HIP: You dream of setting up your own N.G.O. Tell us about that.
H.K: An N.G.O comes in much later when I feel I have the experience to run one. Right now, I have successfully registered my own football academy, which will more or less play the same role. It’s been a life-long dream, but it’s finally coming to life. I would like to bring in my transgender friends, as well,l into this venture, because the young ones don’t really come out for security reasons. I want to train them and use their energy.
This a joint venture with a very good friend and mentor, Hani Taha. She is an extraordinary filmmaker who has made critically acclaimed films for the BBC, Al Jazeera, VICE and Pakistan's Oscar winner, Sharmeen Obaid-Chinoy. She helps me become more of who I already am, every day.
HIP: Any other goals you still wish to bring to life?
H.K: When I was asked this question in 2014, I said, I wanted to be the best player in Pakistan, make it to the National team, become the Captain and play in Europe. All that has happened too soon! This is why I was probably more inclined towards my social causes, especially because football has come to such a stand-still here.
My goals, thus, would be to want to play again, and to play the Captain of our team, at least one more time.
(It breaks one’s heart when you hear an athlete, so young and promising speak like so and makes you wonder how deplorable the conditions are)

I want to play abroad again. I want to inaugurate IWAC in Pakistan: An International Women's All-Stars Cup -a historic game and event- that will bring female footballers from national teams around the world to train and play together in Pakistan, provide coaching and insight to younger aspiring female players, and to de-stigmatize issues around mental health as well as gender equality.
IWAC 2019 will be held in the second week of October around the World Mental Health Day. We will see players (that have confirmed so far) from France, England, Germany, UAE, United States, Bahrain, Jordan, Tanzania, Tunisia, Saudi Arabia, Porto Rico, Mexico, Ecuador as well as Pakistan come together - a historic feat in itself. We are partnering with some charities too, to make a real difference, and not just play one football match. We’re actively working for it and have a lot of international organizations involved, as well. But it’s women’s football, so we fall back where the funding is concerned. It really a big dream for me that I wish to bring to life.

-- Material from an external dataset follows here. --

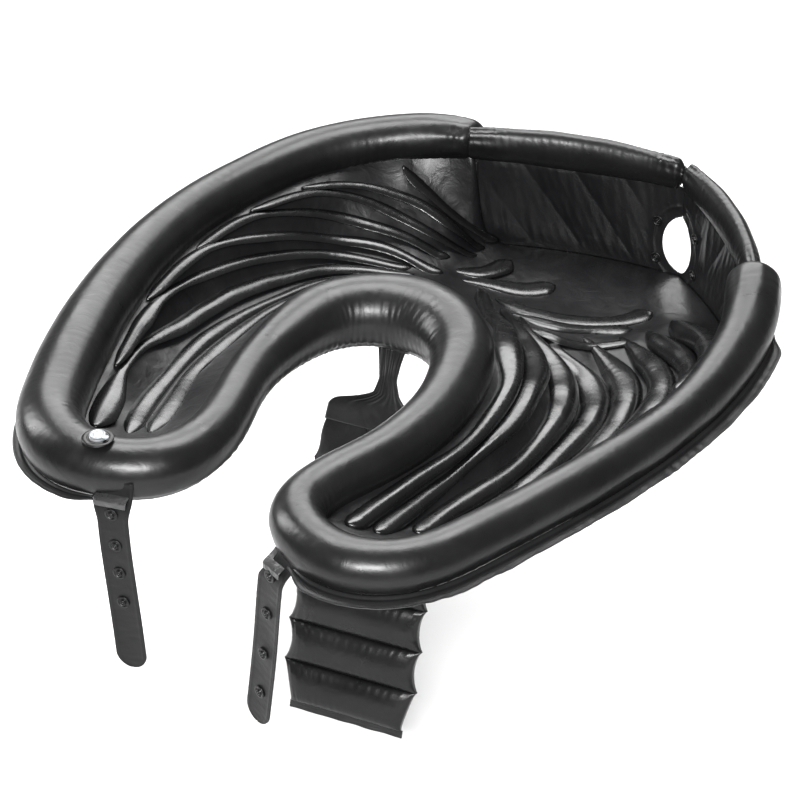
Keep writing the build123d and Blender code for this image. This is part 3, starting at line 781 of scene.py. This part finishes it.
def strap(side, root, turn, tilt, length, stops):
    """Hanging strap with its studs and weld patch: flat at each stud, bent under the lip at its root."""
    x_axis, y_axis, front = strap_axes(turn, tilt)
    root = np.array(root, float)
    round_end = 14
    s = np.concatenate([np.linspace(-9, length - round_end, 124),
                        length - round_end + round_end * np.sin(np.linspace(0, np.pi / 2, 24)[1:])])
    flare = 4.0 if side == "left" else -2.5
    half = 13.5 + flare * (1 - smooth(s, 2, 26))
    tip = np.clip((s - (length - 13.5)) / 13.5, 0, 0.9995)
    half = half * np.sqrt(1 - tip ** 2)
    v = np.sin(np.linspace(-np.pi / 2, np.pi / 2, 29))
    ss, vv = s[:, None], v[None, :]
    hh = half[:, None]
    bow = 0.9 * np.sin(ss / length * 5.1 + (0.4 if side == "left" else 2.0)) * smooth(ss, 10, 50)
    cup = 0.7 * (vv ** 2 - 0.4) * smooth(ss, 20, 60)
    edge = 0.35 * np.exp(-((np.abs(vv) * hh - (hh - 2.4)) / 0.7) ** 2)
    seed = 91 if side == "left" else 92
    ripple = 0.10 * waves(ss, vv * 2, seed, count=9, long=(9, 30), slant=1.2, ridged=True)
    off = bow + cup + ripple
    rise = 1 - smooth(ss, -9, 24)
    aside = (9.0 if side == "right" else 0.0) * rise
    flat_at = np.zeros_like(off)
    for stop in stops:
        flat_at = np.maximum(flat_at, np.exp(-(((ss - stop) ** 2 + (vv * hh) ** 2) / 70)))
    off = off * (1 - flat_at) - 8.0 * rise ** 1.5
    base = (root + (vv * hh + aside)[..., None] * x_axis - ss[..., None] * y_axis + off[..., None] * front)
    lift = (0.75 + edge * (1 - tip[:, None]))[..., None]
    obj = slab(f"{side}_strap_web", base + front * lift, base - front * 0.75)
    obj.data.materials.append(strap_vinyl)
    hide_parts(f"{side}_strap")
    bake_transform(obj)
    places = [(root - stop * y_axis, x_axis, front) for stop in stops]
    studs(f"{side}_strap_press_studs", places, 1.6, f"{side}_strap", f"{side}_strap_snaps")
    strap_weld(side, root, x_axis, front)


for side, values in STRAPS.items():
    strap(side, *values)

# ---- back pad -------------------------------------------------------------------------------

LEAN, TURN, ROLL = math.radians(17.5), math.radians(5.3), math.radians(1.4)
PAD_ROOT = np.array([-19.0, 65.0, -36.0])
PAD_Z = np.array([math.sin(TURN) * math.cos(LEAN), -math.cos(TURN) * math.cos(LEAN), math.sin(LEAN)])
PAD_LEVEL = np.array([math.cos(TURN), math.sin(TURN), 0.0])
PAD_X = math.cos(ROLL) * PAD_LEVEL + math.sin(ROLL) * np.cross(PAD_Z, PAD_LEVEL)
PAD_Y = np.cross(PAD_Z, PAD_X)
PAD_W, PAD_MID, PAD_TOP, PITCH, RIBS = 133.0, -6.8, 75.0, 39.2, 7


def pad_point(x, s, z):
    """A point x across, s down from the root and z out of the pad's face."""
    return PAD_ROOT + x[..., None] * PAD_X - s[..., None] * PAD_Y + z[..., None] * PAD_Z


def back_pad():
    """Air pad with a welded line between its ribs; its sides pull in at the middle of each rib."""
    across = np.sin(np.linspace(-np.pi / 2, np.pi / 2, 97))[None, :]
    lane = 0.5 - 0.5 * np.cos(np.linspace(0, np.pi, 25))
    lanes = np.concatenate([k + lane[min(k, 1):] for k in range(RIBS)])
    s = (PAD_TOP + lanes * PITCH)[:, None]
    f = (lanes - np.floor(lanes - 1e-9) - 0.5)[:, None]
    round_lane = np.sqrt(np.clip(1 - (2 * f) ** 2, 0, 1))
    settle = smooth(lanes[:, None], 0.3, 1.5)
    pull = 6.0 * round_lane ** 1.5 * settle + 2.5 * (1 - settle)
    first = 4 * np.clip(1 - lanes[:, None] / 0.5, 0, 1) ** 2
    last = 11 * np.clip(1 - (RIBS - lanes[:, None]) / 0.8, 0, 1) ** 2
    half = PAD_W / 2 - pull - first - last
    shoulder = 10 * (1 - smooth(lanes[:, None], 0.2, 2.4)) * np.clip(-across, 0, 1)
    x = PAD_MID + across * half + shoulder
    side_round = (1 - np.abs(across) ** 5) ** 0.5
    swell = 1.0 + 8.8 * round_lane ** 0.9 * side_round
    edge_wrinkle = waves(s, across * 5, 101, count=12, long=(5, 12), slant=2.5, ridged=True)
    edge_wrinkle = edge_wrinkle * smooth(np.abs(across), 0.55, 0.98)
    weld_wrinkle = waves(across * 69, s * 0.03, 102, count=12, long=(7, 20), slant=2.0, ridged=True)
    weld_wrinkle = weld_wrinkle * (1 - round_lane) ** 0.5
    soft = waves(across * 69, s * 0.02, 103, count=6, long=(40, 120), slant=2.0)
    swell = swell + (0.45 * edge_wrinkle * round_lane + 0.55 * weld_wrinkle * round_lane ** 0.3
                     + 0.4 * soft * round_lane)
    swell = np.clip(swell, 0.9, 10.0) * (0.4 + 0.6 * settle)
    sag = 2.5 * np.sin(s / 290 * np.pi) * across ** 2
    front = pad_point(x + 0 * s, s + 0 * x, swell - sag)
    back = pad_point(x + 0 * s, s + 0 * x, -swell - sag)
    return slab("back_pad_skin", front, back)


pad = dress(back_pad(), tube_vinyl, "back_pad", ["back_pad"])


def pad_neck():
    """Film web from the rim's underside down to the pad's shoulders, with gathered folds."""
    s = np.linspace(0, 76, 66)
    right = np.interp(s, [0, 12, 28, 42, 52, 60, 67, 75], [12, 9, 7, 11, 19, 34, 49, 55])
    left = np.interp(s, [0, 12, 28, 42, 49, 54, 60, 75], [-14, -12, -10, -14, -30, -50, -56, -58])
    for _ in range(3):
        right[1:-1] = (right[:-2] + 2 * right[1:-1] + right[2:]) / 4
        left[1:-1] = (left[:-2] + 2 * left[1:-1] + left[2:]) / 4
    v = np.linspace(0, 1, 49)
    x = left[:, None] + (right - left)[:, None] * v[None, :]
    ss = np.broadcast_to(s[:, None], x.shape)
    fold = waves(v[None, :] * 60, ss * 0.02, 111, count=8, long=(9, 26), slant=1.5, ridged=True)
    off = 0.9 * fold * np.exp(-((ss - 30) / 24) ** 2) + 1.2 * np.sin(v * np.pi)[None, :] * smooth(ss, 4, 30)
    half = 0.7 + 1.6 * np.sin(v * np.pi)[None, :] ** 0.5 * smooth(ss, 22, 64)
    return slab("pad_neck_web", pad_point(x, ss, off + half), pad_point(x, ss, off - half))


neck = pad_neck()
neck.data.materials.append(tube_vinyl)
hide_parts("pad_neck")
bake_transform(neck)


def pad_hem():
    """Flat hem with two pressed weld lines and a gently wavy foot."""
    inset, height = 10, 7
    x = np.linspace(PAD_MID - PAD_W / 2 + inset, PAD_MID + PAD_W / 2 - inset, 120)[None, :]
    h = np.linspace(0, height, 22)[:, None]
    s = PAD_TOP + PITCH * RIBS + 0.8 + h
    lines = 0.35 * (np.exp(-((h - 1.6) / 0.5) ** 2) + np.exp(-((h - 4.2) / 0.5) ** 2))
    wave = 0.7 * waves(x, h * 0.05, 121, count=8, long=(10, 40), slant=0.6) * h / height
    front = pad_point(x + 0 * h, s + 0 * x, 0.8 - lines + wave)
    back = pad_point(x + 0 * h, s + 0 * x, -0.8 + lines + wave)
    dress(slab("pad_hem_strip", front, back), weld_vinyl, "back_pad", ["pad_bottom_hem"])


def pad_root_weld():
    """Weld patch under the rim tube that carries the pad's neck."""
    u = np.linspace(-17, 17, 60)[None, :]
    v = np.linspace(-6, 6, 26)[:, None]
    dent = 0.25 * waves(u, v * 0.3, 122, count=9, long=(5, 14), slant=1.0, ridged=True)
    frame_line = 0.4 * np.exp(-((np.maximum(np.abs(u) - 11, np.abs(v) - 0.2) - 3.4) / 0.7) ** 2)
    z = 2.6 + dent + frame_line
    top = np.stack([PAD_ROOT[0] + u + 0 * v, PAD_ROOT[1] + 3 + v + 0 * u, PAD_ROOT[2] + z], -1)
    dress(slab("pad_root_weld", top, top - np.array([0, 0, 1.2])), weld_vinyl, "basin",
          ["pad_root_patch"])


pad_hem()
pad_root_weld()

# ---- inflation valve ------------------------------------------------------------------------

VALVE_AT = np.array([-104.0, -247.0, 27.0])
VALVE_SIDES, TAB_ROWS, TAB_COLS = 72, 14, 13


def ring_piece(name, profile, material, body, replaced):
    """Turned ring on the valve's axis, from the closed outline of its section."""
    rings = lathe(profile, VALVE_SIDES) + VALVE_AT
    rows, cols = rings.shape[:2]
    faces = [((i % rows) * cols + j, (i % rows) * cols + (j + 1) % cols,
              ((i + 1) % rows) * cols + (j + 1) % cols, ((i + 1) % rows) * cols + j)
             for i in range(rows) for j in range(cols)]
    dress(mesh_object(name, rings.reshape(-1, 3), faces), material, body, [replaced])


def tabbed_cap(name, profile, tab, material, body, replaced):
    """Closed turned piece on the valve's axis, with a round-ended tab beside it."""
    rings = lathe(profile, VALVE_SIDES) + VALVE_AT
    rows, cols = rings.shape[:2]
    near, far, half_w, low, high = tab
    u = np.linspace(0, 1, TAB_ROWS)
    v = np.linspace(-1, 1, TAB_COLS)
    round_end = half_w * np.sqrt(1 - np.clip((u - 0.55) / 0.46, 0, 1) ** 2)
    x = near + (far - near) * u[:, None] + 0 * v[None, :]
    y = round_end[:, None] * v[None, :]
    crown = 0.25 * (1 - v[None, :] ** 2) - 0.3 * np.exp(-((u[:, None] - 0.25) / 0.1) ** 2)
    top = np.stack([x, y, high + crown + 0 * x], -1) + VALVE_AT
    bottom = np.stack([x, y, low + 0 * x], -1) + VALVE_AT
    points = np.concatenate([grid.reshape(-1, 3) for grid in (rings, top, bottom)])
    faces = closed_faces(rows, cols) + slab_faces(TAB_ROWS, TAB_COLS, rows * cols)
    dress(mesh_object(name, points, faces), material, body, [replaced])


ring_piece("valve_flange_ring",
           [(7.1, 0.0), (7.1, 1.0), (7.4, 1.35), (8.3, 1.4), (8.8, 1.1), (9.3, 1.1), (9.8, 1.4), (11.4, 1.35),
            (11.9, 1.05), (12.5, 0.9), (12.95, 0.5), (13.0, 0.15), (12.9, 0.0), (10.0, -0.05)],
           stud_plastic, "basin", "valve_flange")
ring_piece("valve_stem_ring",
           [(4.0, -11.0), (4.0, 2.2), (4.3, 2.75), (4.9, 3.0), (5.3, 2.75), (5.6, 2.5), (6.0, 2.75),
            (6.5, 2.95), (6.9, 2.6), (7.0, 2.0), (7.0, -0.6), (6.7, -1.0), (6.7, -2.2), (7.0, -2.6),
            (7.0, -10.4), (6.4, -11.0)],
           valve_plastic, "valve_stem", "valve_stem")
# the tab: where it starts and ends along x, half width, underside and top
tabbed_cap("valve_cap_plug",
           [(0.02, 0.4), (2.6, 0.4), (3.0, 0.8), (3.2, 1.8), (3.7, 2.9), (4.2, 3.1), (6.2, 3.1), (6.6, 3.5),
            (6.6, 3.9), (6.2, 4.3), (5.4, 4.4), (4.9, 4.1), (4.1, 4.0), (3.4, 4.25), (2.4, 4.4), (1.6, 4.15),
            (0.9, 4.2), (0.02, 4.35)],
           (5.8, 10.4, 2.5, 3.1, 4.1), valve_plastic, "valve_cap", "valve_cap")

# the check flap, hidden inside the valve, stays the CAD piece
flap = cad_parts["valve_flap"]
flap.data.materials.clear()
flap.data.materials.append(stud_plastic)

# ---- floor, light and camera ----------------------------------------------------------------


def stage_floor():
    """Plain pale paper under the basin."""
    far, level = 9000, -420
    corners = [(-far, -far, level), (far, -far, level), (far, far, level), (-far, far, level)]
    obj = mesh_object("studio_floor", corners, [(0, 1, 2, 3)])
    mat = bpy.data.materials.new("studio_paper")
    mat.use_nodes = True
    tree = mat.node_tree
    shade = tree.nodes["Principled BSDF"]
    noise = node(tree, "ShaderNodeTexNoise", -700, 0, Scale=3.0, Detail=4.0)
    ramp = node(tree, "ShaderNodeValToRGB", -400, 0)
    ramp.color_ramp.elements[0].color = (0.62, 0.62, 0.62, 1)
    ramp.color_ramp.elements[1].color = (0.65, 0.65, 0.65, 1)
    tree.links.new(noise.outputs["Fac"], ramp.inputs["Fac"])
    tree.links.new(ramp.outputs["Color"], shade.inputs["Base Color"])
    shade.inputs["Roughness"].default_value = 0.9
    shade.inputs["Specular IOR Level"].default_value = 0.0
    obj.data.materials.append(mat)


stage_floor()


def softbox(name, at, aim, size, power):
    """Rectangular studio light, aimed at a point."""
    data = bpy.data.lights.new(name, "AREA")
    data.shape = "RECTANGLE"
    data.size, data.size_y = size
    data.energy = power
    obj = bpy.data.objects.new(name, data)
    scene.collection.objects.link(obj)
    obj.location = at
    obj.rotation_euler = (Vector(aim) - Vector(at)).to_track_quat("-Z", "Y").to_euler()


softbox("overhead_box", (-0.35, 0.55, 1.5), (0.0, 0.05, 0.0), (1.4, 0.8), 58)
softbox("rear_box", (-0.85, 1.5, 1.05), (0.0, 0.05, 0.0), (1.8, 0.9), 40)
softbox("front_box", (0.75, -1.75, 1.15), (0.0, 0.0, -0.05), (1.3, 0.45), 125)
softbox("left_box", (-1.7, -0.3, 0.75), (0.0, 0.0, 0.0), (0.5, 1.1), 26)

world = bpy.data.worlds.new("studio_world")
world.use_nodes = True
world.node_tree.nodes["Background"].inputs["Color"].default_value = (1, 1, 1, 1)
world.node_tree.nodes["Background"].inputs["Strength"].default_value = 0.2
scene.world = world
scene.view_settings.view_transform = "Standard"

CAMERA_AZIMUTH, CAMERA_ELEVATION = math.radians(30.5), math.radians(32.5)
CAMERA_AIM, CAMERA_DISTANCE = Vector((0, 0.047, 0)), 2.2309

camera = bpy.data.cameras.new("camera")
camera.lens = 117.2
camera.sensor_width = 36
camera.shift_x = -0.002
camera.shift_y = -0.0874
camera.clip_end = 50
cam = bpy.data.objects.new("camera", camera)
scene.collection.objects.link(cam)
back = Vector((math.sin(CAMERA_AZIMUTH) * math.cos(CAMERA_ELEVATION),
               -math.cos(CAMERA_AZIMUTH) * math.cos(CAMERA_ELEVATION), math.sin(CAMERA_ELEVATION)))
cam.location = CAMERA_AIM + back * CAMERA_DISTANCE
cam.rotation_euler = (-back).to_track_quat("-Z", "Y").to_euler()
scene.camera = cam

HIP: Advice to women wanting to make a mark.
H.K: Take the bull by the horns. When you do that, you shy away from the world. Just have tunnel vision and stay focused on what you want to achieve.
To the parents, if you have a child who wants to play, enable them. Don’t be the barrier. There are already too many. My mother enabled me to play and look where I have come.
We started the interview, talking about her mother, and we ended it talking about her. It was only conclusive for me to salute the parents, especially the mother, of the very young, yet inspiring, Hajra Khan.